At Black Hat/ DEFCON, home to the Vote Hacking Village and host to over 20,000 attendees each year, Synack brought a thoughtful perspective by hosting our own event specifically for state and local government leaders: “How Hackers Help Protect our Elections and the American Way of Life”. Since the aftermath of the 2016 Presidential Election when the Department of Homeland Security informed 21 states that their elections had been hacked, election security has been top of mind for many Americans. Just this summer, Synack launched our pro-bono effort to provide our crowdsourced penetration testing service to states for free so that states can know about and act on the vulnerabilities in their election systems.
We know that states are doing a lot in efforts to strengthen their cybersecurity, and election systems are just one piece to a larger puzzle. At this event, we wanted to highlight the notable efforts of Secretaries of State who are committed to not only securing elections, but protecting American liberty on a broader scale as well.
Rita Gass, the CIO of the Secretary of State’s Office in California, is one such leader who was the natural choice to speak at Synack’s bipartisan gathering at Black Hat. Gass, who oversees California Secretary of State’s security and technology operations, has been an innovator and thought leader in the space. Jay Kaplan, Synack’s Co-founder & CEO and ex-NSA, moderated the discussion while simultaneously providing a real “hacker perspective” to the topics at hand. The diverse audience helped to create a full perspective on the state of election security across the United States today.
The California Secretary of State has been a pioneer in election cybersecurity. This year, California invested the largest amount of all states to-date in updating its voting systems– $134 million– and they invested an additional $3 million to help strengthen election cybersecurity. The state is also one of the first to establish an Office of Elections Cybersecurity and the Office of Enterprise Risk Management.
The California Secretary of State’s Office also engaged at the DEFCON conference where the Secretary of State, Alex Padilla, spoke on election security to a packed audience. Padilla called on Congress to provide more resources to states that are under-resourced and welcomed efforts from hackers (some as young as 11 years-old) to help the state of California learn some lessons. Synack helped to support the young hackers as co-sponsor for a kid’s event at DEFCON alongside R00tz, a nonprofit that teaches kids white hat hacking, and Army Cyber. The Secretary of State commented, “I’m here [at DefCon]. I think there’s a lot of value in this convening and in the spirit of this convening. In the Vote Hacking Village, I hope to see what kinds of lessons we can take away that we might not yet have thought of in California. I’d rather be enlightened today than be enlightened after an incident.” Synack agrees, which is why we augment our platform with a crowd of hackers to provide an adversarial perspective.

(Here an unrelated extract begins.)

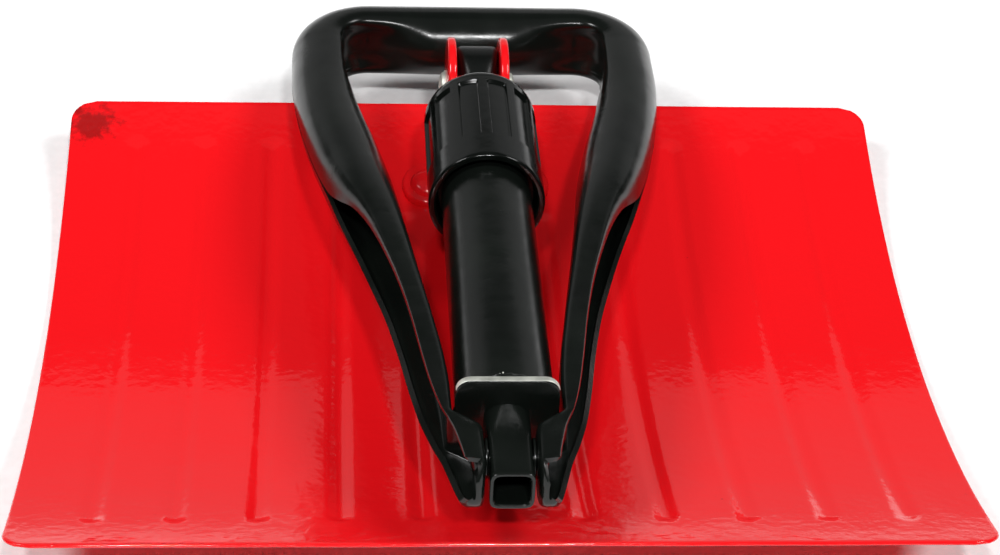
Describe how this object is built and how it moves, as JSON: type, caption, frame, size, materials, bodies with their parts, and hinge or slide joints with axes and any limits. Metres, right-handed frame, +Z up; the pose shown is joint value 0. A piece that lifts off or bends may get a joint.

During her talk on election security and cybersecurity more broadly, Gass highlighted a number of points that Secretaries of State should keep in mind before the midterms in 2018:
- Collaborate and share information – Elections require collaboration from federal, state, and county level officials. Through its newly created Office of Enterprise Risk Management, California will coordinate efforts between the Secretary of State and local election officials, to help establish best practices.
- The talent shortage is growing – Cyber attacks are increasing at a fast pace and the government needs to keep up through recruiting the best talent. (Synack could not agree more, by the way.) There is estimated to be a 3.5M person cyber talent shortage by 2021 (according to Cybersecurity Ventures). In the words of Synack CEO, Jay Kaplan, “Synack’s crowd of hackers provides a perfect complement to what security teams are doing internally, and at a much greater scale.”
Synack enjoyed hosting information security professionals from states in the Western region and looks forward to continuing to promote its effort to offer of $550k in pro bono testing to states. We hope that through our “Secure the Election” initiative, all 50 states can learn a little more about how to assess their security risk and protect American democracy.